Patrícia Moribe, em Paris
Para enfrentar esses desafios, a ONU lançou a iniciativa "ONU80", um ambicioso programa de reformas com o objetivo de racionalizar suas operações, ampliar seu impacto e reafirmar sua relevância em um mundo em constante transformação.
A professora da UnB identifica um "momento de virada" para a organização, especialmente desde a década de 1990, que exige uma redefinição de seus papéis. Isso levanta questões importantes, como “qual será a participação do Brasil nesse novo contexto?” e “qual o futuro das Nações Unidas?”.

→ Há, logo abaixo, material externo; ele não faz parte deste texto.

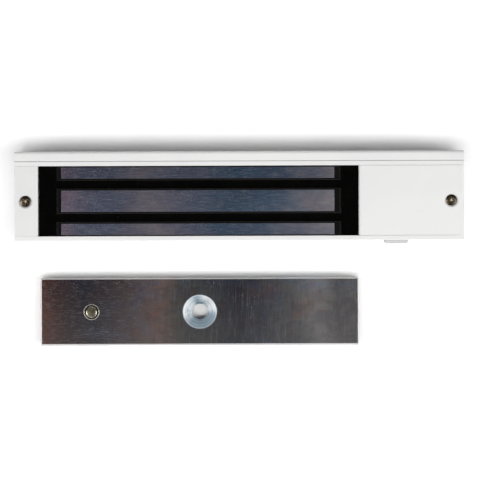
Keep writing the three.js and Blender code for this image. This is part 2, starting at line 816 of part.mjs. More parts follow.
/** The outline of a bar with its four corners cut at 45 degrees. */
function chamferedBar(halfWidth, height, chamfer) {
  return outline([
    [-halfWidth + chamfer, 0],
    [halfWidth - chamfer, 0],
    [halfWidth, chamfer],
    [halfWidth, height - chamfer],
    [halfWidth - chamfer, height],
    [-halfWidth + chamfer, height],
    [-halfWidth, height - chamfer],
    [-halfWidth, chamfer],
  ]);
}

/** The steel plate: chamfered all round, with its bolt hole, its pin holes and the sleeve's bore. */
function armaturePlate() {
  const { length, thickness, chamfer, pinDepth, pinSpacing } = armature;
  const long = alongX(chamferedBar(core.width / 2, thickness, chamfer), -length / 2, length / 2);
  const broad = alongY(chamferedBar(length / 2, thickness, chamfer), -core.width / 2, core.width / 2);
  const block = geometryOf(solid(long).intersect(solid(broad)));
  const bolt = sunkHole(armature.boltHole, armature.boltSink, thickness, -1, 2 * MEDIUM);
  const pin = rod(armature.pinHole, -1, pinDepth);
  const pins = [-1, 1].map((side) => pin.clone().translate((side * pinSpacing) / 2, 0, 0));
  const boreFloor = thickness - sleeve.depth - sleeve.pressGap;
  const bore = rod(sleeve.radius + sleeve.pressGap, boreFloor, thickness + 1, FINE);
  return cut(block, bolt, bore.translate(-sleeve.fromCentre, 0, 0), ...pins);
}

const sleeveBottom = armature.thickness - sleeve.depth;
const sleeveFloor = sleeveBottom + sleeve.floor;
const shoulder = armature.thickness - sleeve.mouthDepth; // the button's flange stops under it
const flangeTop = shoulder - GAP;
const flangeUnder = flangeTop - button.flangeThickness;

/** The cup that is pressed into the plate, with its rim crimped in over the button's flange. */
function buttonSleeve() {
  const { radius, bore, mouth, mouthChamfer } = sleeve;
  const top = armature.thickness;
  const cup = rod(radius, sleeveBottom, top, FINE);
  const hollow = [
    [0, sleeveFloor],
    [bore, sleeveFloor],
    [bore, shoulder],
    [mouth, shoulder],
    [mouth, top - mouthChamfer],
    [mouth + mouthChamfer + 1, top + 1],
    [0, top + 1],
  ];
  return cut(cup, turned(hollow, FINE));
}

/** The spring-loaded button that parts the plate from the poles when the current stops. */
function releaseButton() {
  const { stem, flange, dome, spigot, spigotLength } = button;
  const top = armature.thickness + button.proud;
  const profile = [
    [0, flangeUnder - spigotLength],
    [spigot, flangeUnder - spigotLength],
    [spigot, flangeUnder],
    [flange, flangeUnder],
    [flange, flangeTop],
    [stem, flangeTop],
    [stem, top - dome],
    ...crownPoints(stem, dome, top - dome),
    [0, top],
  ];
  return turned(profile, FINE);
}

/** A helix about Z between two heights. */
class Helix extends THREE.Curve {
  constructor(radius, turns, z0, z1) {
    super();
    Object.assign(this, { radius, turns, z0, z1 });
  }

  getPoint(t, target = new THREE.Vector3()) {
    const angle = 2 * Math.PI * this.turns * t;
    const z = this.z0 + (this.z1 - this.z0) * t;
    return target.set(this.radius * Math.cos(angle), this.radius * Math.sin(angle), z);
  }
}

/** The compression spring between the sleeve's floor and the button's flange. */
function buttonSpring() {
  const { wire, coilRadius, turns, endGap } = spring;
  const path = new Helix(coilRadius, turns, sleeveFloor + wire + endGap, flangeUnder - wire - endGap);
  return wireAlong(path, wire, Math.round(turns * 12), 3);
}

// ---------------------------------------------------------------- assembly

piece(lock, "housing_channel", housingChannel(), finishes.whitePaint);
piece(lock, "mounting_plate", mountingBar(), finishes.whitePaint);

const rightCover = foldedCover(cover.rightLength).translate(windowRight, 0, 0);
const leftCover = foldedCover(cover.leftLength).rotateZ(Math.PI).translate(windowLeft, 0, 0);
piece(lock, "wiring_cover", cut(rightCover, coverSink(rightScrewX)), finishes.whitePaint);
piece(lock, "end_cover", cut(leftCover, coverSink(leftScrewX)), finishes.whitePaint);
for (const [name, x] of [["wiring_cover", rightScrewX], ["end_cover", leftScrewX]]) {
  piece(lock, name + "_screw", crossHeadScrew(), finishes.nickel, [x, 0, 0]);
  piece(lock, name + "_post", coverPost(), finishes.brass, [x, 0, 0]);
}
for (const [side, x] of [["left", -boltX], ["right", boltX]]) {
  const bolt = piece(lock, side + "_body_bolt", socketBolt(), finishes.nickel, [x, innerY - GAP, midDepth]);
  bolt.rotation.x = -Math.PI / 2;
}

piece(lock, "magnet_core", eCore(), finishes.groundSteel);
coreScrewX.forEach((x, i) => piece(lock, "core_screw_" + (i + 1), coreFixing(), finishes.nickel, [x, 0, 0]));
piece(lock, "middle_pole_liner", middleLiner(), finishes.nylon);
piece(lock, "upper_pole_liner", outerLiner(1), finishes.nylon);
piece(lock, "lower_pole_liner", outerLiner(-1), finishes.nylon);
piece(lock, "coil_winding", winding(), finishes.copper);
piece(lock, "potting", pottingBlock(), finishes.epoxy);
const leadHoles = [-1, 1].map((side) => leadPassage(side, dam.holeRoom));
piece(lock, "right_dam", cut(pottingDam(windowRight + GAP), ...leadHoles), finishes.whitePaint);
piece(lock, "left_dam", pottingDam(windowLeft - GAP - dam.thickness), finishes.whitePaint);
piece(lock, "red_coil_lead", coilLead(1), finishes.redWire);
piece(lock, "black_coil_lead", coilLead(-1), finishes.blackWire);

piece(lock, "status_lens", statusLens(), finishes.frosted);
piece(lock, "circuit_board", circuitBoard(), finishes.boardGreen);
boardHoles.forEach(([x, y], i) => {
  piece(lock, "board_spacer_" + (i + 1), boardSpacer(), finishes.brass, [x, y, channel.back]);
  piece(lock, "board_screw_" + (i + 1), boardFixing(), finishes.nickel, [x, y, boardTop]);
});
piece(lock, "terminal_block", terminalBlock(), finishes.terminalGreen);
wayX.forEach((x, i) => {
  const place = [x, terminalY, terminalTop - terminal.screwInset];
  piece(lock, "terminal_screw_" + (i + 1), terminalScrew(), finishes.nickel, place);
});
piece(lock, "status_relay", statusRelay(), finishes.relayBlack);
piece(lock, "surge_disc", surgeDisc(), finishes.discBlue, [discX, discY, seatZ]);
const jumperPlace = [boardRight - jumper.fromEnd, jumper.fromEdge - boardY, seatZ];
piece(lock, "voltage_jumper", voltageJumper(), finishes.relayBlack, jumperPlace);
piece(lock, "status_led", statusLed(), finishes.frosted, [lensX, led.fromEdge - boardY, midDepth]);

piece(armatureSet, "armature_plate", armaturePlate(), finishes.platedSteel);
const buttonPlace = [-sleeve.fromCentre, 0, 0];
piece(armatureSet, "button_sleeve", buttonSleeve(), finishes.nickel, buttonPlace);
piece(armatureSet, "release_button", releaseButton(), finishes.nickel, buttonPlace);
piece(armatureSet, "button_spring", buttonSpring(), finishes.nickel, buttonPlace);

export default group;
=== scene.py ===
import functools
import logging
import math
from dataclasses import dataclass
from enum import Enum
from typing import Any, Callable, Iterable, Optional, Sequence, Union

import bmesh
import bpy
from mathutils import Matrix, Vector, noise


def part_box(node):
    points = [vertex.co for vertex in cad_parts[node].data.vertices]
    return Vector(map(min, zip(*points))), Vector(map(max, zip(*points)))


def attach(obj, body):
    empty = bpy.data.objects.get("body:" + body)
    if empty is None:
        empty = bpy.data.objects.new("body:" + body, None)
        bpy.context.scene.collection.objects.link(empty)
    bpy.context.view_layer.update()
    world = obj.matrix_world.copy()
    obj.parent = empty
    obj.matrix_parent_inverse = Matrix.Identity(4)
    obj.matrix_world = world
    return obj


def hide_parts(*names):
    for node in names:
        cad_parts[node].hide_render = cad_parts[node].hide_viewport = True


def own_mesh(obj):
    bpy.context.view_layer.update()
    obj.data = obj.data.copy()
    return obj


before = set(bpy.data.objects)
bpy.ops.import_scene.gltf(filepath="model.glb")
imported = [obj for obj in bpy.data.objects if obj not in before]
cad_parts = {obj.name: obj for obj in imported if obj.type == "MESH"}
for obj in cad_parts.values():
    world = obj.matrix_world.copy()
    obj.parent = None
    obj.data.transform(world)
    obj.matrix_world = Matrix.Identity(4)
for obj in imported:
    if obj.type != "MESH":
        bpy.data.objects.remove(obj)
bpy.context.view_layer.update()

# A magnetic door lock on its back, with its armature plate in front of it.
# Metres, +Z up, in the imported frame.

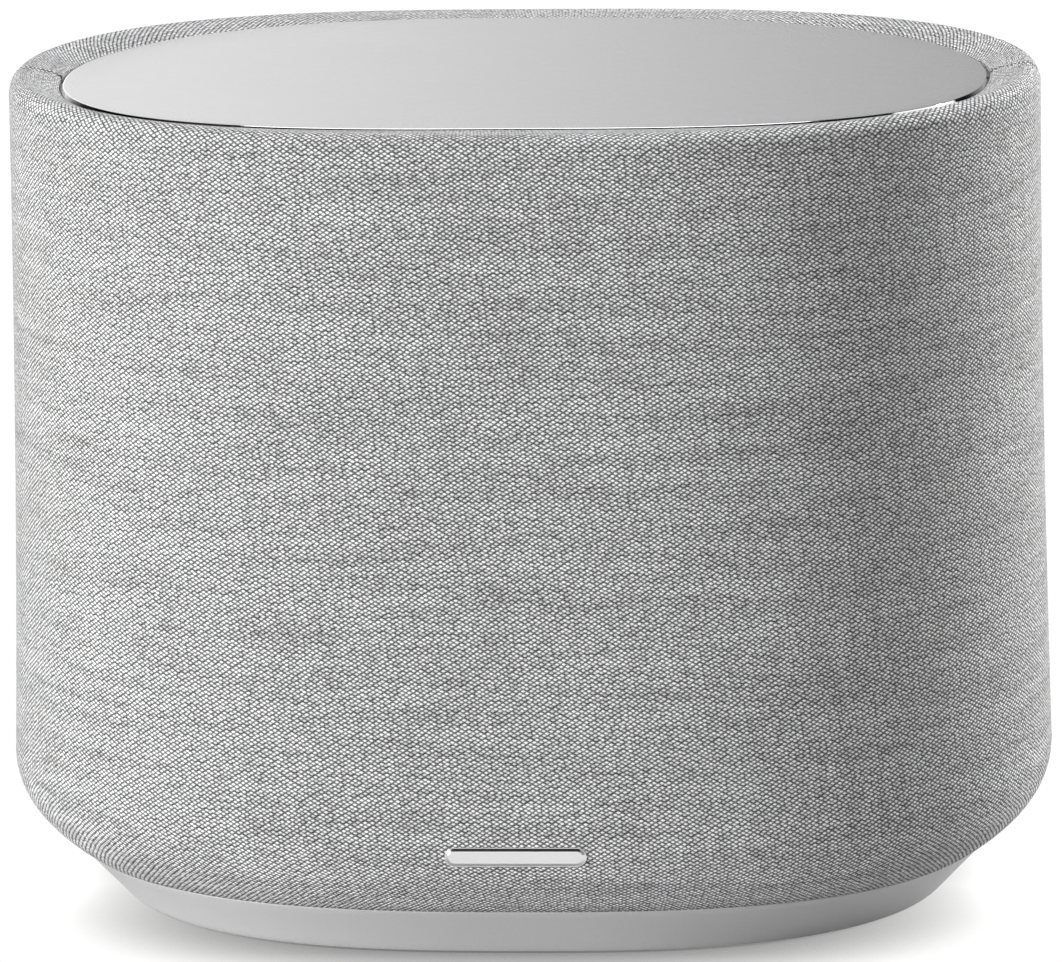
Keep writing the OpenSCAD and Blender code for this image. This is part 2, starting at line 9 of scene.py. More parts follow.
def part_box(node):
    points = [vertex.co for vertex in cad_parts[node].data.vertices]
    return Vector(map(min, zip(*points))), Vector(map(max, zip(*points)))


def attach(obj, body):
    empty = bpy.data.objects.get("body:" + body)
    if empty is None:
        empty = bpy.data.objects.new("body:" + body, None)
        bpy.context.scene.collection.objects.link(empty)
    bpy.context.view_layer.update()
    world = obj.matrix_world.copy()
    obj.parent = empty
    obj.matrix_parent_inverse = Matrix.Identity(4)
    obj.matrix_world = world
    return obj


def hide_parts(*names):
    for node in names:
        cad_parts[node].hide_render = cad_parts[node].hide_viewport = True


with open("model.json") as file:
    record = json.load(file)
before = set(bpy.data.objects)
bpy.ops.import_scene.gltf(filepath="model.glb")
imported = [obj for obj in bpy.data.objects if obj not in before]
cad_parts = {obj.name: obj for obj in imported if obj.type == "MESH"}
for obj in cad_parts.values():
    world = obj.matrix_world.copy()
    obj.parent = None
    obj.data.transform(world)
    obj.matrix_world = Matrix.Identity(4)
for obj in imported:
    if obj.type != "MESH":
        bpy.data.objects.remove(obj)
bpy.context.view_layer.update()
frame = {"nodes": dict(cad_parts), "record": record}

# ---- dimensions, in millimetres, from the frame ------------------------------------------

MM = 0.001
sleeve_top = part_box("fabric_sleeve")[1] / MM
plate_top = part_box("top_plate")[1] / MM
plinth_low, plinth_high = (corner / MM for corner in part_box("plinth"))
foot_low, foot_high = (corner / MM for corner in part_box("foot_ring"))
badge_low, badge_high = (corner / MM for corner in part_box("badge"))
tray_low, tray_high = (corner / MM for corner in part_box("terminal_tray"))

PX, PY = 2.8, 2.13           # squareness of the oval across its width and its depth
HALF_W, HALF_D = sleeve_top.x, sleeve_top.y
DEPTH = HALF_D / HALF_W
WIDEST_Z = 58.5              # height of the widest section
WALL_TOP, WALL_TOP_Z = 216, 343.5
CREST_IN, CREST_Z, CREST_LIFT, CREST_TIP = 6.5, 348.9, 1.7, 0.2
PLATE_W, PLATE_D, PLATE_Z, PLATE_CROWN = plate_top.x, plate_top.y, plate_top.z, 2.5
PLATE_T = 2.6
TIP_SPREAD = 0.2             # share of the depth over which the rim rises again at each end
TUCK_Z = 340.5               # how far down the sleeve goes beside the plate
HEM_Z, HEM = 22.5, 197.4
COVE_KNEE_Z = 38.8
FABRIC_T = 0.9
FOOT = 176.8                 # half width of the plinth's side at the floor
WINDOW_GAP = 0.6             # air between the sleeve and the terminal tray
PICK, FLOAT = 0.93, 3.02     # pitch of the weave's rows and of the floats along a row
WEAVE_SKEW = 0.12            # how far the floats lean along the row, per millimetre up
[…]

Além dos desafios políticos e conceituais, a ONU enfrenta uma grave crise financeira e estrutural. Em 2024, a instituição registrou um déficit orçamentário de US$ 859 milhões, com apenas 112 dos 193 países-membros em dia com suas contribuições – incluindo a inadimplência dos Estados Unidos, seu maior financiador histórico. Diante desse cenário, o secretário-geral António Guterres foi obrigado a congelar contratações e adotar medidas rigorosas de contenção de gastos.
Tarefa complexa
Para Mansur, reformar a ONU é uma tarefa complexa, pois exigiria a anuência de atores com interesses profundamente divergentes – algumas vezes “inimigos viscerais” –, o que levanta dúvidas sobre a viabilidade técnica dessas negociações. Ela ressalta que a ONU é uma estrutura gigantesca, com 15 agências especializadas, além de diversos programas, fundos e escritórios, o que torna difícil imaginar soluções simples. Segundo ela, é necessário mais “clareza”, “responsabilização” (accountability) e “agilidade no processo decisório”.
A iniciativa "ONU80" busca justamente esses objetivos: melhorar a eficiência interna, revisar mandatos e promover mudanças estruturais. No entanto, essas propostas têm gerado preocupações internas. Estimativas não oficiais apontam para a possível eliminação de cerca de 2.000 funcionários em Genebra e até 7.000 no secretariado global. O Alto Comissariado das Nações Unidas para os Refugiados (ACNUR), por exemplo, já confirmou o corte de 3.500 postos de trabalho em todo o mundo.
Para o governo brasileiro, segundo Mansur, as soluções passam pela “negociação” e por uma “mudança na visão do que é o poder mundial”. Ela também destaca que, historicamente, ações de “solidariedade” e “ajuda humanitária” nas relações internacionais carregam elementos de influência estratégica (soft power) e interesses específicos, nem sempre motivados apenas por altruísmo. Essa compreensão exige atenção especial aos modelos e formatos de atuação da ONU, para garantir que a organização continue relevante e eficaz.